I love this. People believe organizations must be complex because the things they do are "hard" and "difficult." Thus they MUST be complex, right? And if they are complex, there is little point in trying to figure out the underlying principles. That would take several PhD's and years of effort.

But every company has (or should have) a basic organizing principle. Some simplicity that governs it all.

My only quibble. Instead of seeking "efficiency," we should be seeking "effecitiveness." Make the correct use of our people and time and equipment. Don't just make them busy - busy is often conflated with being efficient. Busy doing the wrong things doesn't help anyone.

sig

Jack,

ouch, cannot see what went wrong there, could I bother you sending me a mail explaining what you did etc so I can bitch the Typepad support (or blush when finding I did something stupid to the settings)?

Agree completely, it's all about "effectiveness" of the organisation - that's precisely what Thingamy is about, automate the stupid stuff so all can focus on value creation instead, that's "organisational effectiveness". There is no reason why the "flow" part of the "workflow" should be handle by people, that's dumb work aka emailing, meetings, reporting, updating, searching, milling around :)

Jo Jordan

Hmm, I've been a work psychologist all my life. In large organizations, yes the goal is to save trees and cut down the paperwork. Most of the complexity is unnecessary and a sign of poor administration, if not fraud.

In small outfits, the opposite applies. There is inherent complexity from their speed.
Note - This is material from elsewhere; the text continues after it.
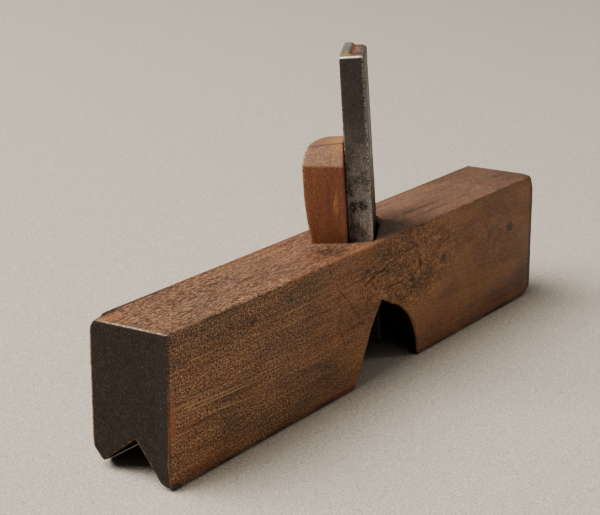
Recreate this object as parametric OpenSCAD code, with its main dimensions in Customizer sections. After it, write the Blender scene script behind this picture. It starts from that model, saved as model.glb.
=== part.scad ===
// Spill plane: a small wooden plane that shaves a board's edge into a tight
// curl (a spill for lighting a fire). The stock has a tilted 90 degree groove
// along its sole, a quarter-round throat in one side, and a steeply skewed,
// almost upright iron that a tapered wedge holds in its mortise.
// +X runs toward the toe, -Y is the side with the throat, +Z is up.
// The origin is the bottom centre of the stock. Millimetres.

/* [Stock] */
// Length of the stock
body_l = 241.3; // [225:0.1:260]
// Width of the stock
body_w = 29.6; // [29:0.1:32]
// Height of the stock
body_h = 49.5; // [47:0.1:53]
// Width of the flat taken off each long edge
edge = 0.9; // [0.5:0.1:1.2]
// Height that the break has taken off the far foot's corner at the near end
foot_wear = 4.1; // [3:0.1:5]

/* [Groove] */
// Sideways place of the groove's ridge line from the middle of the stock
groove_y = -1.6; // [-2:0.1:-1.2]
// Height of the groove's ridge line above the sole
groove_h = 14.2; // [13.2:0.1:14.4]
// Slope of the wide flank, the fence, from the sole
fence_angle = 37.6; // [36.8:0.1:38.4]

/* [Throat] */
// Place of the throat's centre line from the middle of the stock
throat_x = 2.5; // [1.5:0.1:3.5]
// Radius of the quarter-round front of the throat
throat_r = 25.5; // [24:0.1:26.5]
// Height of the throat's highest corner
throat_h = 28.1; // [27.5:0.1:29.5]
// How far the throat's straight side runs back at the sole
throat_back = 18.2; // [16:0.1:19]
// Depth of the throat from the side of the stock
throat_d = 15; // [14.5:0.1:15.6]

/* [Iron] */
// Width of the iron
iron_w = 29.5; // [28:0.1:30]
// Thickness of the iron
iron_t = 8.5; // [7.6:0.1:8.6]
// Height of the iron's top above the stock
iron_up = 64.1; // [50:0.1:70]
// Skew of the iron's faces from the length of the stock
iron_skew = 28.1; // [27.5:0.1:28.7]
// Lean of the iron's top toward the wedge
iron_lean = 3.6; // [3.3:0.1:3.9]
// Angle between the iron's face and its ground bevel
bevel_angle = 35; // [32:1:40]
// How far the cutting edge stands out of the steep flank
iron_set = 0.4; // [0.2:0.1:0.6]

/* [Wedge] */
// Height of the wedge's head above the stock
wedge_up = 34.9; // [33:0.1:38]
// Length of the wedge inside the mortise
wedge_in = 28; // [24:0.1:28.5]
// Taper of the wedge's outer face
wedge_taper = 2.7; // [2.5:0.1:2.9]
// How far the head swells out past the mortise's wall
wedge_swell = 1.8; // [1:0.1:2.2]
// Height at which it is full
swell_h = 22; // [16:1:26]
// Height of the slope cut across the head's front corner
head_slope_h = 7.75; // [5:0.05:8.5]
// Inset of that slope
head_slope_in = 5.1; // [3:0.1:5.5]
// Turn of that slope in plan
head_turn = 10.8; // [6:0.2:12]
// Radius of the head's crown
crown_r = 58; // [50:1:80]

/* [Hidden] */
$fn = 96;

wood_dark = [0.42, 0.27, 0.17];
wood_warm = [0.55, 0.31, 0.16];
steel = [0.33, 0.31, 0.29];

big = 400;
apex = [groove_y, groove_h];
steep_angle = 90 - fence_angle;
// where the steep flank meets the sole
toe_y = groove_y - groove_h / tan(steep_angle);

// the iron's near corner on the throat side, at the top of the stock
iron_at = [0.55, -11.8, body_h];
// clearances of the iron and the wedge in the mortise
gap = 0.15;
// corners of the mortise in the iron's frame, at the top of the stock
m_front_r = [-0.2, -0.3];
m_front_m = [-3.9, 8.5];
m_front_l = [-5.65, 21.1];
m_back_l = [30.6, 8.85];
m_back_r = [35.5, 0.4];
m_side_r = [30, -1.1];
wall_turn = atan2(m_back_l[1] - m_front_l[1], m_back_l[0] - m_front_l[0]);
// the wedge's outer face above the stock, swelling in a smooth curve
swell = [for (i = [0:8]) [-gap + (wedge_swell + gap) * (1 - pow(1 - i / 8, 2.05)), swell_h * i / 8]];

// Puts children in the iron's frame: X along its width, Y through its
// thickness toward the wedge, Z along the way the iron and wedge slide out.
module iron_frame() {
    translate(iron_at) rotate([0, 0, iron_skew]) rotate([-iron_lean, 0, 0]) children();
}

// The steep flank's plane and the iron's face meet along the cutting edge.
function turn_z(v, a) = [v[0] * cos(a) - v[1] * sin(a), v[0] * sin(a) + v[1] * cos(a), v[2]];
function turn_x(v, a) = [v[0], v[1] * cos(a) - v[2] * sin(a), v[1] * sin(a) + v[2] * cos(a)];
function to_iron(v) = turn_x(turn_z(v, -iron_skew), iron_lean);
flank_n = to_iron([0, sin(steep_angle), -cos(steep_angle)]);
flank_at = to_iron([0, groove_y, groove_h] - iron_at);
flank_d = flank_n * flank_at + iron_set;
edge_slope = atan(-flank_n[0] / flank_n[2]);
function edge_z(x) = (flank_d - flank_n[0] * x) / flank_n[2];
// the edge's low end, and the near corner ground back above it
tip_x = 15;
clip_h = 9;

module half_space_below(w) {
    translate([-w, -w, -w]) cube([2 * w, 2 * w, w]);
}

// Section of the stock across its length, with eased long edges. The wide
// flank runs out through the far side a little above the sole, so the plane
// leans that way on a bench, on the narrow foot and the far lower edge.
module stock_section() {
    w = body_w / 2;
    difference() {
        polygon([
            [-w, 1.2], [-w, body_h - edge], [-w + edge, body_h], [w - edge, body_h],
            [w, body_h - edge], [w, 0], [-w + 1, 0]
        ]);
        polygon([
            apex, [toe_y - 5 / tan(steep_angle), -5], [w + 5, -5],
            [w + 5, groove_h - (w + 5 - groove_y) * tan(fence_angle)]
        ]);
    }
}

// Outline of the throat on the side of the stock.
module throat_outline() {
    union() {
        intersection() {
            translate([throat_x, 0]) circle(r = throat_r);
            translate([throat_x - 0.01, -10]) square([60, 60]);
        }
        polygon([
            [throat_x - throat_back - 7, -10], [throat_x + 2, -10],
            [throat_x + 6.4, throat_r - 0.82], [throat_x, throat_h],
            [throat_x - 3.9, throat_h - 4.2], [throat_x - 7.7, throat_h - 9.2],
            [throat_x - 9.9, throat_h - 13.8], [throat_x - throat_back, 0]
        ]);
    }
}

module throat() {
    intersection() {
        translate([0, -body_w / 2 + throat_d, 0]) rotate([90, 0, 0])
            linear_extrude(height = throat_d + 5) throat_outline();
        // it ends at the plane of the iron's back
        iron_frame() translate([-big / 2, -big + iron_t, -big / 2]) cube([big, big, big]);
    }
}

// Space that the wedge and the upper part of the iron stand in.
module mortise() {
    iron_frame() difference() {
        translate([0, 0, -wedge_in - 6]) linear_extrude(height = wedge_in + 12)
            polygon([m_front_r, m_front_m, m_front_l + [-0.6, 4], m_back_l + [0, 4], m_back_l, m_back_r, m_side_r]);
        // tapered far wall
        translate([m_front_l[0], m_front_l[1], 0]) rotate([0, 0, wall_turn]) rotate([-wedge_taper, 0, 0])
            translate([-20, 0, -60]) cube([80, 20, 90]);
        // sloping floor behind the iron
        translate([0, iron_t + 0.2, -wedge_in - 6]) rotate([40, 0, 0])
            translate([-40, 0, -40]) cube([100, 40, 40]);
    }
}

// Slot that takes the iron on down through the sole.
module iron_slot() {
    iron_frame() translate([-0.2, -0.3, -70]) cube([iron_w + 0.6, iron_t + 0.5, 60]);
}

// Slope worn off a foot's lower corner at one end of the stock.
module worn_foot(x_sign, y_sign, wear, run) {
    translate([x_sign * body_l / 2, y_sign * body_w / 2, wear])
        rotate([0, -x_sign * atan2(wear, run), 0])
            translate([-30, y_sign > 0 ? -9 : -3.6, -20]) cube([60, 12.6, 20]);
}

// Break at the far foot's corner on the near end: one oblique plane.
module broken_corner() {
    n = [-0.61, 0.75, -0.66] / norm([-0.61, 0.75, -0.66]);
    translate([-body_l / 2, 10.6 - 14.8 + body_w / 2, foot_wear]) rotate([0, acos(n[2]), atan2(n[1], n[0])])
        translate([-30, -30, 0]) cube([60, 60, 20]);
}

module end_edge(x_sign, z_up) {
    // eased edge across an end
    translate([x_sign * body_l / 2, 0, z_up]) rotate([0, 45, 0])
        cube([edge * 1.3, body_w + 10, edge * 1.3], center = true);
}

module stock() {
    color(wood_dark) difference() {
        translate([-body_l / 2, 0, 0]) rotate([90, 0, 90]) linear_extrude(height = body_l) stock_section();
        throat();
        mortise();
        iron_slot();
        broken_corner();
        worn_foot(-1, -1, 1.3, 2);
        worn_foot(1, -1, 2.2, 3.5);
        for (s = [-1, 1]) {
            end_edge(s, body_h);
            for (t = [-1, 1]) translate([s * body_l / 2, t * body_w / 2, body_h / 2]) rotate([0, 0, 45])
                cube([edge * 1.3, edge * 1.3, body_h + 10], center = true);
        }
    }
}

module iron() {
    color(steel) iron_frame() difference() {
        translate([0, 0, edge_z(tip_x) - 2]) cube([iron_w, iron_t, iron_up + iron_t * sin(iron_lean) - edge_z(tip_x) + 2]);
        // ground bevel behind the cutting edge
        translate([tip_x, 0, edge_z(tip_x)]) rotate([0, -edge_slope, 0]) rotate([90 - bevel_angle, 0, 0])
            half_space_below(80);
        // near corner ground back, so it stays inside the stock
        translate([tip_x, 0, edge_z(tip_x)]) rotate([0, atan2(clip_h, tip_x), 0])
            half_space_below(80);
        // eased edges of the top
        for (x = [0, iron_w]) translate([x, iron_t / 2, iron_up + iron_t * sin(iron_lean)]) rotate([0, 45, 0])
            cube([1.1, 20, 1.1], center = true);
        for (y = [0, iron_t]) translate([iron_w / 2, y, iron_up + iron_t * sin(iron_lean)]) rotate([45, 0, 0])
            cube([60, 0.9, 0.9], center = true);
    }
}

module wedge() {
    color(wood_warm) iron_frame() intersection() {
        difference() {
            translate([0, 0, -wedge_in]) linear_extrude(height = wedge_in + wedge_up + 5) polygon([
                [m_front_m[0] + gap, iron_t + gap], [m_front_l[0] + gap - 0.3, 24.5],
                [18, 24.5], [24.5, 12], [24.5, iron_t + gap]
            ]);
            // outer face: tapered inside the mortise, swelling above it
            translate([m_front_l[0], m_front_l[1], 0]) rotate([0, 0, wall_turn])
                translate([-20, 0, 0]) rotate([90, 0, 90]) linear_extrude(height = 80) polygon(concat(
                    [[30, 80], [30, -60], [-gap - 60 * tan(wedge_taper), -60]], swell, [[wedge_swell, 80]]));
            // slope across the head's front corner
            translate([m_front_m[0] + gap, iron_t + gap, wedge_up - head_slope_h]) rotate([0, 0, head_turn])
                rotate([0, -atan2(head_slope_h, head_slope_in), 0]) translate([-60, -60, 0]) cube([120, 120, 40]);
            // eased top corner of the outer face
            translate([m_front_l[0], m_front_l[1], 0]) rotate([0, 0, wall_turn]) translate([0, wedge_swell, wedge_up])
                rotate([45, 0, 0]) cube([120, 1.4, 1.4], center = true);
            // sloping lower end
            translate([0, iron_t + gap + 3, -wedge_in]) rotate([40, 0, 0])
                translate([-40, 0, -40]) cube([100, 40, 40]);
        }
        // crown of the head
        translate([6, 60, wedge_up - crown_r]) rotate([90, 0, 0]) cylinder(h = 80, r = crown_r, $fn = 200);
    }
}

stock();
iron();
wedge();
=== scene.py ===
# Spill plane: the looks of the stock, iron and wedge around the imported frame.
import math

import bpy
import numpy as np
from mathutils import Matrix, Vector

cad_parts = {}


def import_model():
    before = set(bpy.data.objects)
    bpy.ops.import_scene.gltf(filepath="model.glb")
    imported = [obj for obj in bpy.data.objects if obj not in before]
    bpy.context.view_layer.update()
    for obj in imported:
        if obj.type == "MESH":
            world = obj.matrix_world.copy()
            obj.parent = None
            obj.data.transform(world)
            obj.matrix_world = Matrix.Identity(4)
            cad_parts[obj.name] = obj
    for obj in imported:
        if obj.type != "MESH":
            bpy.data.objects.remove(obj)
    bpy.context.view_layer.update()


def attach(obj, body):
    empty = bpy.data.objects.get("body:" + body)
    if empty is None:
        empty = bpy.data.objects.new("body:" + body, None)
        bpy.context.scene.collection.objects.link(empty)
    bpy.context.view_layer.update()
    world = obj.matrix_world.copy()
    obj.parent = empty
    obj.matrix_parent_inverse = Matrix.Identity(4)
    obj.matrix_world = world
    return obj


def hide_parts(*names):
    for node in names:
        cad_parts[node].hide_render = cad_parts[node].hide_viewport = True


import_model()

MM = 0.001


# ---------------------------------------------------------------- camera
cam_data = bpy.data.cameras.new("camera")
cam_data.lens = 103.6
cam_data.sensor_width = 36.0
cam_data.clip_start, cam_data.clip_end = 0.02, 40
cam = bpy.data.objects.new("camera", cam_data)
cam.location = (-0.49615, -0.3062, 0.2092)
cam.rotation_mode = "QUATERNION"
cam.rotation_quaternion = Vector((0.80428, 0.52606, -0.27638)).to_track_quat("-Z", "Y")
bpy.context.scene.collection.objects.link(cam)
bpy.context.scene.camera = cam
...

If tasks are completed in intervals of 20-30 seconds there are by definiton 1500 chunks in the owner's day (compared to about 50 in a manager's day).

Simplicity comes to packaging work into 20-30 second parcels so it can be done and completed and attn can be turned to the next thing.

Signals (not necessarily automatic)tell us what has priority and priority shifts constantly (much to the consternation of people accustomed to slow luggable corporates). The trick is somehow to build accumulative signals so that we can also read patterns. Haven't licked it yet. Perhaps all I really have to say is that small and big business is wildly different.

I can give you good examples of work design from large companies. There are plenty of examples of well run organizations (though perhaps not in UK).

sig

Jo,

agree that small is very different from large organisations. I think the biggest change happens when all moves out of "one room", i.e. when opacity sets in and old fashioned frameworks for the flow takes over - organisational hierarchy, business rules, communication by email or collab systems, etc.

Where people are involved doing Barely Repeatable Processes I see "work" as twofold - one part to actually deliver value to the customer and one part to make the flow/process happen. The latter part so far being necessary as this is still a manual process only supported by "efficient" reporting, communication and organising tools.

What's interesting is that the latter part, making the flow happen, takes up about 2/3rd of the time and effort, leaving only 1/3rd to actual value creation. Add that it's not necessarily creative work hence not fulfilling, and a never ending source of conflict, politics and sand-in-the-machinery.

Taking a clue from the industrial world, not their tools and methods, one should automate the "flow work", the dumb and non-value-creation work and spend that freed time and resources on value creation instead.

And that's doable using new technology (that's what our little firm is doing) as long as one is willing to recognise that most of what we do is basically waste and that the old methods and framework could be replaced. Which of course is a tough one, but if done could triple effectiveness of many organisations (at least the BRP areas).

With a proper modern framework things becomes easier in regards "work design", being freed from the "flow" work constraints new business models and ways of working would be easier to design and try out.

Complexity is another aspect of it as the old frameworks and methods have increased the complexity far beyond the complexity of reality (transaction representation instead of direct representation, rules, strict organisational structures).
If the flow was automated, capture of results and ongoing activities would be available to all, all pertinent information delivered with the task - and with full transparency for all information in context - and that's when patterns can be found allowing people to become even better. Not to talk about increasing the Intellectual Capital of the organisation by every activity done.

jackvinson

That's odd. Commenting seems to be working okay now. Maybe I clicked on a different button.